Sur les 194 milliards de FCFA de produits acheminés vers les USA entre 2020 et 2022 (soit 64,7 milliards par an), plus de 40% de ces recettes proviennent du pétrole brut dont les exportations ont été en hausse au cours de la période. « Le cacao et ses produits dérivés dont les beurres de cacao suivent avec plus de 62,3 milliards de revenus sur la période. On retrouve ensuite les bois grumes et sciés et le caoutchouc brut ; et dans une moindre mesure le café et le thé », fait savoir l’organisation patronale, qui ajoute qu’en dépit de la diversité de ces flux , la balance commerciale est généralement déficitaire pour le Cameroun.
Impacts de l’escalade des droits de douanes
Malgré ce relatif avantage, l’escalade des droits de douanes décidée par les autorités américaines aura, apprend-on, des effets sur les exportations camerounaises vers les États-Unis, mais ceux-ci devraient rester modérés dans l’immédiat. Et ceci, pour plusieurs raisons. La généralisation de la hausse des tarifs à l’ensemble des partenaires commerciaux des États-Unis limite, d’une part, le risque de perte de compétitivité relative. Ce qui signifie que le Cameroun ne sera pas désavantagé par rapport aux autres pays concurrents, puisque tous sont soumis au même durcissement tarifaire.
Mais d’autre part, la nature spécifique des exportations camerounaises vers les États-Unis (pétrole brut, cacao et dérivés, bois, caoutchouc brut) constitue un facteur d’atténuation. A en croire le Syndustricam, ce sont des produits de base ou semi-transformés, généralement peu substituables par la production locale américaine ; ces produits occupent souvent des segments de niche ou répondent à des besoins spécifiques de l’industrie américaine. Ce qui limite le risque d’éviction immédiate. Tout comme les filières concernées sont davantage exposées aux fluctuations des prix mondiaux qu’aux seules variations de droits de douane.

Vigilance
« Cependant, quelques points de vigilance méritent d’être signalés : la compétitivité des exportations camerounaises pourrait néanmoins être affectée face aux fournisseurs bénéficiant encore d’accords préférentiels ou de conditions tarifaires négociées ; la faiblesse du volume global des exportations camerounaises vers les USA (moins de 5 % du commerce extérieur total du Cameroun) masque un risque réel pour certaines entreprises fortement dépendantes de ce marché ; à moyen terme, la persistance d’un climat commercial hostile pourrait inciter certains acheteurs américains à diversifier durablement leurs sources d’approvisionnement », prévient le Syndustricam. Qui invite le Cameroun à rester vigilant (en anticipant d’éventuels repositionnements stratégiques de ses filières exportatrices), même si l’impact immédiat semble contenu.

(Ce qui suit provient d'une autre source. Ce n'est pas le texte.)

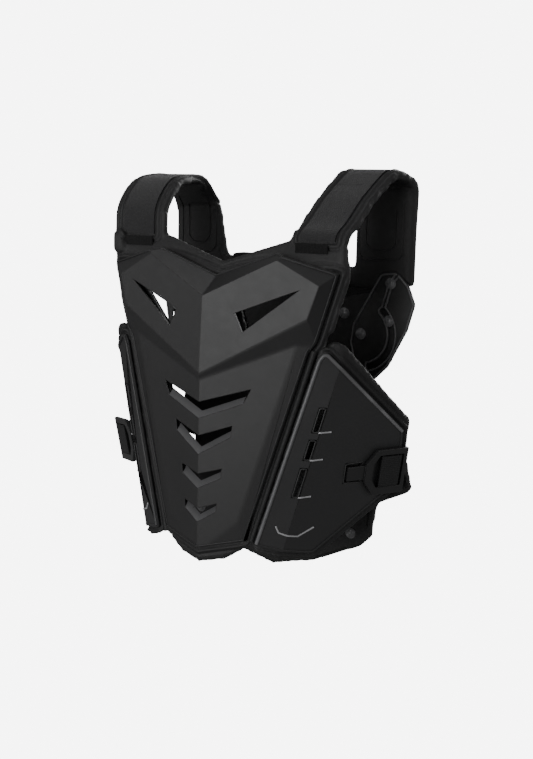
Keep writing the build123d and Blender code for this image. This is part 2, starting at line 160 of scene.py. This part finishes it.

Effet domino aux conséquences néfastes
D’après l’association des industriels du pays, il est également à redouter un effet domino aux conséquences potentiellement très néfastes. Car, plusieurs effets indirects sont particulièrement à craindre par les industries et l’économie camerounaise en général : une nouvelle perturbation des chaînes d’approvisionnement mondiales ; une escalade des mesures protectionnistes mondiales ; une contraction potentielle des Investissements Directs Étrangers (IDE) ; et enfin, des contraintes sur l’accès aux financements extérieurs et sur les conditions de crédit.